My current task is writing a module that does a customer-friendly fault-reporting. That is, gather all the events that were reported over the last ~3 seconds (which is about the max interval between origin of the fault occurring and the last resulting after-effects), do some magic processing of this data, and come up with one clear, friendly line what is broken and needs to be fixed.
The problem is the magic part: how, given a number of fault reports, to come up with the original source of the fault. There is no simple list of cause-effect list. There are just commonly occurring chains of events displaying certain regularities.
Examples:
There is no comprehensive list of rules as to what causes what. The rules will be added as new kinds of faults occur "in the wild" and are diagnosed and fixed. Some of them are heuristics - if this error is accompanied with these errors, then the fault is most likely this. Some faults will not be solved - a bland list of module reports will have to suffice. Some answers will be ambigous, one set of symptoms may suggest two different faults. This is more of a "best effort" than a "guaranteed solution" one.
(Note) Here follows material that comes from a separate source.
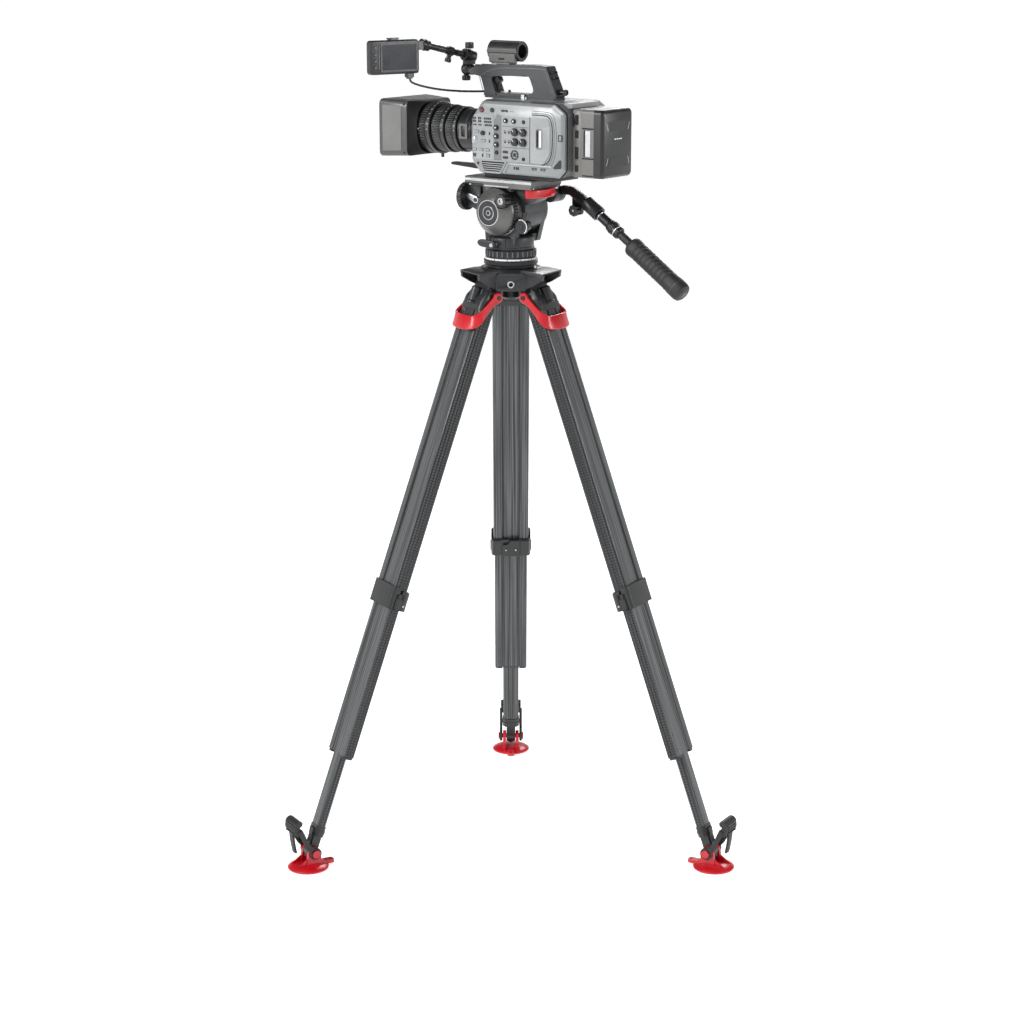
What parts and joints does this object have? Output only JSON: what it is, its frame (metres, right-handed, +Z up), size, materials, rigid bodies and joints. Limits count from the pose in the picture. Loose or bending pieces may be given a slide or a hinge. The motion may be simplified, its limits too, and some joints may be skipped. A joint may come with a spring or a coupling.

Now for the (overly general and vague) question: how to solve this? Are there specific algorithms, methods or generalized solutions to this kind of problem? How to write the generalized rulesets and match against them? How to do the soft-matching? (say, an input module broke right in the middle of an emergency halt, it's a completely unrelated event to be ignored.) Help please?
In all honesty, I would just write a series of simple rules and be done with it. It will be a pain maintenance wise, but getting this right may be time consuming and brittle.
If you insist, I would approach this by having each error drop some sort of symbol/token for each error code - you'll make this much harder if you try to do some bag of words/keyword matching. You would then input the outputted tokens in some sort of classifier.
At heart, you need some sort of rules engine - be it fuzzy or exact. The first thing that comes to mind is a hand-built Bayesian network. This would allow for fuzzy matching as you would calculate the most probable 'report' as a function of the tokens you receive. It also allows you to set a threshold for token groups that aren't really indicative of anything by specifying the minimum probability to return an answer.
You could also train a Bayes net or other type classifier, but you'll need quite a bit of data that you've manually labeled (token1,token2,token3->faultxyz) and it might be more accurate to do it yourself.